■ SHORT PROBLEM
Scan the material for the word "follow", and copy each line where it shows up.

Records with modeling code
● ● ●
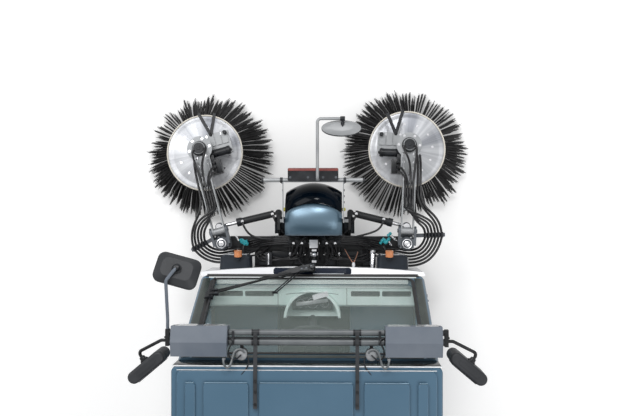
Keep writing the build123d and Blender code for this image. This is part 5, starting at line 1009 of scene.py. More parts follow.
    brackets = bmesh.new()
    addBlocks(brackets, 0.001, ((0.046, 0.006, 0.08), (-0.364, -0.506, 0.55)),
              ((0.046, 0.006, 0.06), (0.44, -0.56, 0.556)), ((0.046, 0.006, 0.066), (-0.44, -0.566, 0.553)),
              ((0.04, 0.08, 0.006), (0.288, -0.446, 0.556)), ((0.014, 0.006, 0.048), (0.288, -0.486, 0.532)))
    # Solenoid valves on the block, three each side of the top link
    for sign in (1, -1):
        for number in range(3):
            x = sign * (0.058 + 0.046 * number)
            addBlock(brackets, (0.034, 0.036, 0.036), level(x, -0.556, 0.584), 0.003)
            addTurned(brackets, ((0.0135, 0), (0.0135, 0.012), (0.01, 0.014), (0.01, 0.018)),
                      facing((x, -0.556, 0.602), (0, 0, 1)), 20)
            addBlock(brackets, (0.02, 0.012, 0.02), level(x, -0.581, 0.588), 0.002)
    finishPiece(brackets, "valveCoils", "head_black")

    plate = bmesh.new()
    addBlocks(plate, 0.001, ((0.052, 0.05, 0.004), (0.003, -0.543, 0.6525)),
              ((0.03, 0.028, 0.003), (0.003, -0.543, 0.656)))
    finishPiece(plate, "linkPlate", "pale_plate")

    wire = bmesh.new()
    addHose(wire, ((-0.189, -0.508, 0.562), (-0.206, -0.476, 0.57), (-0.228, -0.44, 0.57), (-0.243, -0.418, 0.566)),
            0.0026, 6)
    addHose(wire, ((-0.273, -0.492, 0.562), (-0.266, -0.466, 0.57), (-0.252, -0.436, 0.57), (-0.245, -0.418, 0.566)),
            0.0026, 6)
    finishPiece(wire, "pinWire", "copper_wire", 60)
    tag = bmesh.new()
    addTurned(tag, ((0.004, 0), (0.008, 0.002), (0.01, 0.012), (0.01, 0.024), (0.007, 0.03)),
              facing((-0.245, -0.425, 0.566), (0, 1, 0)), 16)
    finishPiece(tag, "pinTag", "pale_plate")

    spots = []
    for sign in (1, -1):
        for x in (0.52, 0.48, 0.26, 0.3):
            spots.append(((sign * x, -0.572, 0.5105), (0, 0, 1)))
        for y in (-0.69, -0.65):
            spots.append(((sign * 0.2285, y, 0.54), (sign, 0, 0)))
        for y, z in ((-0.5, 0.42), (-0.478, 0.45)):
            spots.append(((sign * 0.2105, y, z), (sign, 0, 0)))
    addFasteners("carrierBolts", spots, "chassis", 0.0075, 0.006, "black_steel")


addCarrierLines()


boardLamps = {"count": 6, "first": -0.115, "gap": 0.046}


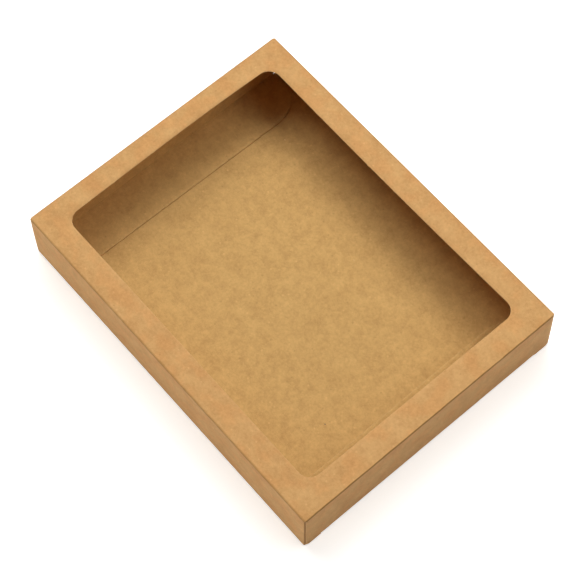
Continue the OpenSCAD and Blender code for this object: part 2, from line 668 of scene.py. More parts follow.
def paper_group() -> bpy.types.NodeTree:
    """Builds the shared effect of kraft paper: mottle, lying fibres, flecks and tooth.

    Returns:
        A node group with the inputs Place, Ground, Dark, Pale, Fibre, Mottle and Blush,
        and the outputs Color, Roughness and Height.
    """
    group = bpy.data.node_groups.new("Kraft paper", "ShaderNodeTree")
    face = group.interface
    face.new_socket("Place", in_out="INPUT", socket_type="NodeSocketVector")
    for label in ("Ground", "Dark", "Pale"):
        face.new_socket(label, in_out="INPUT", socket_type="NodeSocketColor")
    for label in ("Fibre", "Mottle", "Blush"):
        face.new_socket(label, in_out="INPUT", socket_type="NodeSocketFloat")
    face.new_socket("Color", in_out="OUTPUT", socket_type="NodeSocketColor")
    for label in ("Roughness", "Height"):
        face.new_socket(label, in_out="OUTPUT", socket_type="NodeSocketFloat")
    bench = Bench(group)
    given = bench.add("NodeGroupInput").outputs
    result = bench.add("NodeGroupOutput").inputs
    place = given["Place"]

    cloud = bench.noise(place, 80.0, 2.0)
    patch = bench.noise(place, 210.0, 2.0, 0.55)
    grain = bench.noise(place, 650.0, 2.5, 0.6)
    tooth = bench.noise(place, 4200.0, 2.0, 0.6)
    mottle = 0.0
    for clouds, weight in ((cloud, 0.75), (patch, 0.95), (grain, 0.90), (tooth, 0.40)):
        mottle = bench.math("MULTIPLY_ADD", bench.math("SUBTRACT", clouds, 0.5), weight, mottle)
    mottle = bench.math("MULTIPLY", mottle, given["Mottle"])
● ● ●
■ THE RESULT
Keep writing the build123d and Blender code for this image. This is part 5, starting at line 1009 of scene.py. More parts follow.
Continue the OpenSCAD and Blender code for this object: part 2, from line 668 of scene.py. More parts follow.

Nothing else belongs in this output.